News Release

News tips from the Journal of Neuroscience

Peer-Reviewed Publication

Society for Neuroscience

1. Myosin Va and Oligodendrocytes

Jacob A. Sloane and Timothy K. Vartanian

Mutations in myosin Va cause severe neurological abnormalities as manifest in the developmental disorder Griscelli’s syndrome type 1 (GSC1). This week, Sloane and Vartanian report that myosin Va-null mice (dilute-lethal) have impaired myelination, suggesting a potential role for oligodendrocytes in the pathophysiology of GSC1. Consistent with this idea, myosin 5a was expressed in wild-type cultured oligodendrocytes at all stages of maturation. Oligodendrocytes transfected with dominant-negative myosin Va had smaller lamellar surface areas, and their processes were reduced in length, number, and branching. Loss of myosin Va did not affect oligodendrocyte maturation or cell death. Vesicle-associated membrane protein 2 (VAMP2) associated with myosin Va in the cytosol of developing oligodendrocytes. As oligodendrocytes began to extend processes, VAMP2 abruptly relocated to lamellas and filopodia, a process that required myosin Va. Disruption of VAMP2 also caused similar cellular defects in oligodendrocyte lamellas and processes.


2. Activity Dependence of Callosal Projections

Chun-Lei Wang, Lei Zhang, Yang Zhou, Jing Zhou, Xiu-Juan Yang, Shu-min Duan, Zhi-Qi Xiong, and Yu-Qiang Ding

That axonal superhighway, the corpus callosum, sends signals whizzing back and forth between the cerebral hemispheres. Turns out it requires neuronal activity to build and maintain it. Wang et al. labeled these projections by in utero electroporation of a fluorescent marker into cells of the dorsolateral ventricular zone. Some of the labeled cells migrated to layer II/III of the somatosensory cortex and sent projections to layer II/III of the contralateral primary somatosensory cortex (S1). The authors “silenced” these pyramidal cells by overexpressing the inwardly rectifying potassium channel Kir2.1. In these cells, projections were delayed, and axons overextended to terminate in layer I. The results were more drastic after expression of tetanus toxin light chain (TeNT-LC), which prevented synaptic transmission. In this case, projections eventually vanished from the somatosensory cortex altogether. The effects of Kir2.1 andTeNT-LCwere additive when they were coexpressed.

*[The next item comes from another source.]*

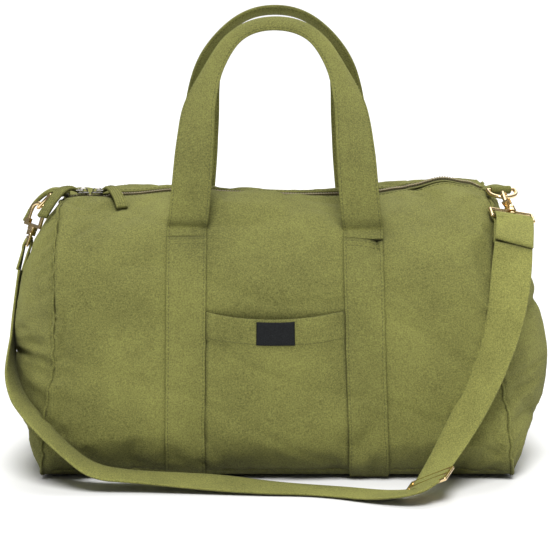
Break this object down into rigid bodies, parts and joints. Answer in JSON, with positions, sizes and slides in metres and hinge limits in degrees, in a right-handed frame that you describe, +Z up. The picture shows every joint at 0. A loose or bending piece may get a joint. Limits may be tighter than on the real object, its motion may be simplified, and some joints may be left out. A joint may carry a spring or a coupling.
{
  "type": "duffel bag",
  "caption": "Boxy canvas duffel bag with zipped top, arched strap handles, front patch pocket and a hooked, adjustable shoulder strap.",
  "frame": {"origin": "on the floor under the middle of the bag, at the underside of the straps it stands on", "axes": "+X along the bag towards its right end, -Y towards the front with the patch pocket, +Z up"},
  "size_m": [0.5102, 0.3674, 0.4455],
  "materials": {
    "canvas": "heavy olive green cotton canvas",
    "lining_tape": "woven binding tape",
    "handle_strap": "doubled canvas strap, edge stitched",
    "webbing": "flat olive green webbing",
    "zip_tape": "woven zip tape",
    "zip_metal": "antique dark brass",
    "fittings": "polished light gold plate",
    "label": "plain black woven label"
  },
  "bodies": {
    "bag": {"front_panel": "canvas", "back_panel": "canvas", "bottom_panel": "canvas", "left_end_panel": "canvas", "right_end_panel": "canvas", "front_pocket": "canvas", "left_zip_end_tab": "canvas", "right_zip_end_tab": "canvas", "left_ring_tab": "canvas", "right_ring_tab": "canvas", "left_seam_binding": "lining_tape", "right_seam_binding": "lining_tape", "left_strap_run": "handle_strap", "right_strap_run": "handle_strap", "shoulder_strap": "webbing", "shoulder_strap_upper": "webbing", "left_strap_fold": "webbing", "right_strap_fold": "webbing", "front_zip_tape": "zip_tape", "back_zip_tape": "zip_tape", "front_zip_teeth": "zip_metal", "back_zip_teeth": "zip_metal", "zip_stops": "zip_metal", "left_strap_loop": "fittings", "right_strap_loop": "fittings", "tri_glide": "fittings", "woven_label": "label"},
    "front_handle": {"front_handle": "handle_strap"},
    "back_handle": {"back_handle": "handle_strap"},
    "left_slider": {"left_slider": "zip_metal"},
    "right_slider": {"right_slider": "zip_metal"},
    "left_pull": {"left_pull_link": "zip_metal", "left_pull_strip": "canvas"},
    "right_pull": {"right_pull_link": "zip_metal", "right_pull_strip": "canvas"},
    "left_hook": {"left_hook_body": "fittings", "left_gate_pin": "fittings"},
    "right_hook": {"right_hook_body": "fittings", "right_gate_pin": "fittings"},
    "left_gate": {"left_hook_gate": "fittings"},
    "right_gate": {"right_hook_gate": "fittings"},
    "left_ring": {"left_d_ring": "fittings"},
    "right_ring": {"right_d_ring": "fittings"}
  },
  "joints": [
    {"name": "front_handle_swing", "type": "hinge", "parent": "bag", "child": "front_handle", "pos_m": [0, -0.0976, 0.2309], "axis": [1, 0, 0], "range_deg": [0, 100]},
    {"name": "back_handle_swing", "type": "hinge", "parent": "bag", "child": "back_handle", "pos_m": [0, 0.102, 0.2309], "axis": [1, 0, 0], "range_deg": [-100, 0]},
    {"name": "left_slider_slide", "type": "slide", "parent": "bag", "child": "left_slider", "axis": [1, 0, 0], "range_m": [-0.006, 0.0012]},
    {"name": "right_slider_slide", "type": "slide", "parent": "bag", "child": "right_slider", "axis": [1, 0, 0], "range_m": [0, 0.27]},
    {"name": "left_pull_swing", "type": "hinge", "parent": "left_slider", "child": "left_pull", "pos_m": [-0.19, 0.0022, 0.2688], "axis": [0, 1, 0], "range_deg": [0, 85]},
    {"name": "right_pull_swing", "type": "hinge", "parent": "right_slider", "child": "right_pull", "pos_m": [-0.176, 0.0022, 0.2688], "axis": [0, 1, 0], "range_deg": [-85, 0]},
    {"name": "left_hook_swivel", "type": "hinge", "parent": "bag", "child": "left_hook", "pos_m": [-0.23305, -0.0069, 0.25227], "axis": [0.3008, 0.0501, 0.9524], "range_deg": [-10, 15]},
    {"name": "right_hook_swivel", "type": "hinge", "parent": "bag", "child": "right_hook", "pos_m": [0.2237, -0.04693, 0.26693], "axis": [-0.1101, 0.8808, 0.4604], "range_deg": [0, 15]},
    {"name": "left_gate_hinge", "type": "hinge", "parent": "left_hook", "child": "left_gate", "pos_m": [-0.24372, -0.00484, 0.23978], "axis": [0.369, 0.9147, -0.1647], "range_deg": [0, 22], "stiffness_Nm_per_rad": 0.002, "springref_deg": -20.05},
    {"name": "right_gate_hinge", "type": "hinge", "parent": "right_hook", "child": "right_gate", "pos_m": [0.22921, -0.05707, 0.25506], "axis": [0.827, -0.1758, 0.5341], "range_deg": [0, 22], "stiffness_Nm_per_rad": 0.002, "springref_deg": -20.05},
    {"name": "left_ring_flip", "type": "hinge", "parent": "bag", "child": "left_ring", "pos_m": [-0.2205, -0.006, 0.265], "axis": [0, 0.9975, -0.0702], "range_deg": [-3, 2]},
    {"name": "right_ring_flip", "type": "hinge", "parent": "bag", "child": "right_ring", "pos_m": [0.2203, -0.0302, 0.2723], "axis": [0.98, 0.199, 0], "range_deg": [-2, 1.5]}
  ]
}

3. Binaural Hearing and Middle Age

Bernhard Ross, Takako Fujioka, Kelly L. Tremblay, and Terence W. Picton

You might be surprised to learn that changes in central auditory processing as well as in peripheral hearing contribute to sensory deterioration as we age. Central processing is important for comprehension of speech, especially in the presence of background noise. This week, Ross et al. used a binaural hearing task to examine age-related changes in human central auditory processing. The authors measured cortical magnetoencephalographic responses to binaural auditory stimuli that had changing interaural phase differences (IPD). The auditory-evoked responses to interaural temporal disparity had an upper frequency limit that declined with age. Young adults responded to shifting IPDs for frequencies up to 1225 Hz, whereas performance in middle-aged subjects suffered above 940 Hz and in older subjects was limited to 760 Hz. The decline in binaural hearing performance was noticeable at middle age before age-related declines in hearing sensation.

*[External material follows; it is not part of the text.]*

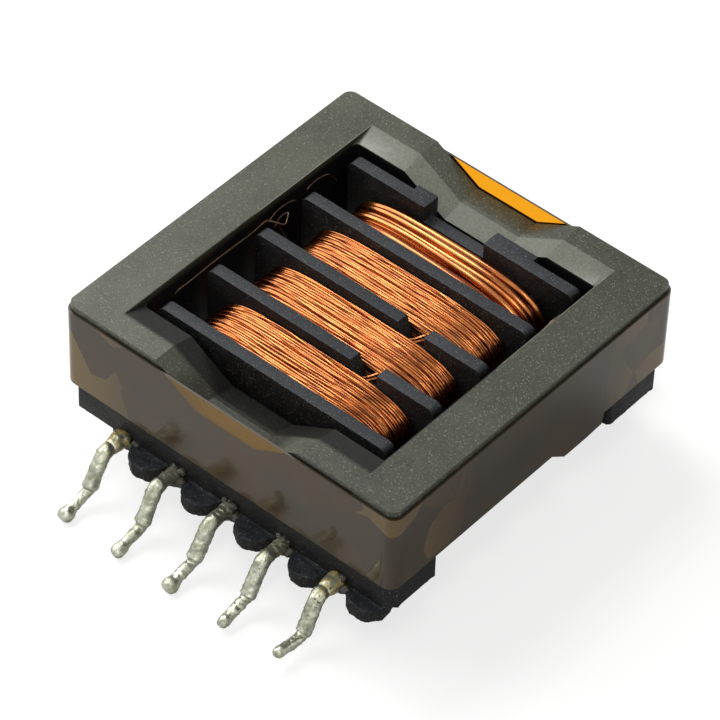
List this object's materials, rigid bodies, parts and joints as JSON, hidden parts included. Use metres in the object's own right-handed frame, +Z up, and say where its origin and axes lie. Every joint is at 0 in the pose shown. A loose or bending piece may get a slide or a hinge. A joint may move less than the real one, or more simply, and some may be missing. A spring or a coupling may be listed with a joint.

4. Histone Methylation and GABAergic Gene Promoters

Hsien-Sung Huang, Anouch Matevossian, Catheryne Whittle, Se Young Kim, Armin Schumacher, Stephen P. Baker, and Schahram Akbarian

Prefrontal cortex (PFC) is center stage for those looking at the neurobiology of schizophrenia. In this week’s Journal, Huang et al. start to build a case for developmental or disease-related changes in the regulation of genes in GABAergic neurons in PFC. The mRNA for the GABA synthetic enzyme GAD1 increased until puberty, as measured in human postmortem brain samples. There was an accompanying change in chromatin remodeling, as indicated by increased methylation of histone H3-lysine 4 in the GAD1 promoter region. In tissue from schizophrenic patients, GAD1 expression and H3K4 trimethylation were reduced, particularly in females. H3K4 methylation of the GAD1 promoter also was downregulated in mice heterozygous for a truncated allele of the mixed-leukemia lineage gene Mll1, which encodes a histone methyltransferase expressed in cortical interneurons. In these mice, GAD1 H3K4 trimethylation was increased by the atypical antipsychotic clozapine but not by haloperidol.